The extra inode_need_compress() has already caused problems for pages
releasing.
We had hot fix to solve that problem, now it's time to fix it from the
root.

This patch will remove the extra inode_need_compress() to address the
problem.

This would lead to the following behavior change:
- Worse bad compression ratio detection
  Now if we had one async_chunk hitting bad compression ratio, other
  async_chunk will still try to compress.

  Only newer delalloc range will follow the new INODE_NO_COMPRESS flag
  then.
  Although one could argue that, if only part of the file content has
  bad compression, we should still try on other ranges.

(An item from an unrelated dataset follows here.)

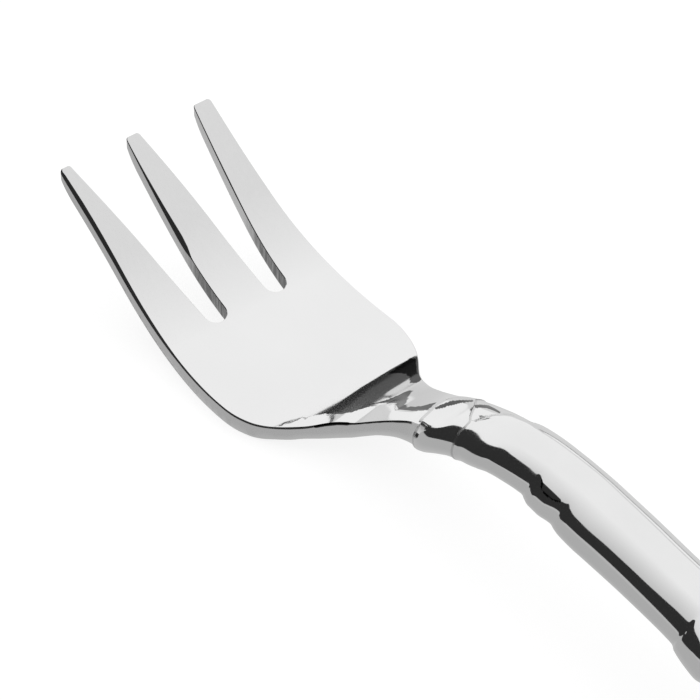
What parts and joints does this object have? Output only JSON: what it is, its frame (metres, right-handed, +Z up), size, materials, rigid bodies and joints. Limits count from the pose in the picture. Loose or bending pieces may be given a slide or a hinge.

Despite the behavior change, the code cleanup isn't that elegant either,
as kcalloc() can still fail for @pages, thus from cont: tag, we still
need to check @pages manually, thus the cleanup doesn't bring much
benefit, just one indent removal and comments reformatting.

Suggested-by: Nikolay Borisov <nborisov@suse.com>
Signed-off-by: Qu Wenruo <wqu@suse.com>
---
 fs/btrfs/inode.c | 106 +++++++++++++++++++++++------------------------
 1 file changed, 52 insertions(+), 54 deletions(-)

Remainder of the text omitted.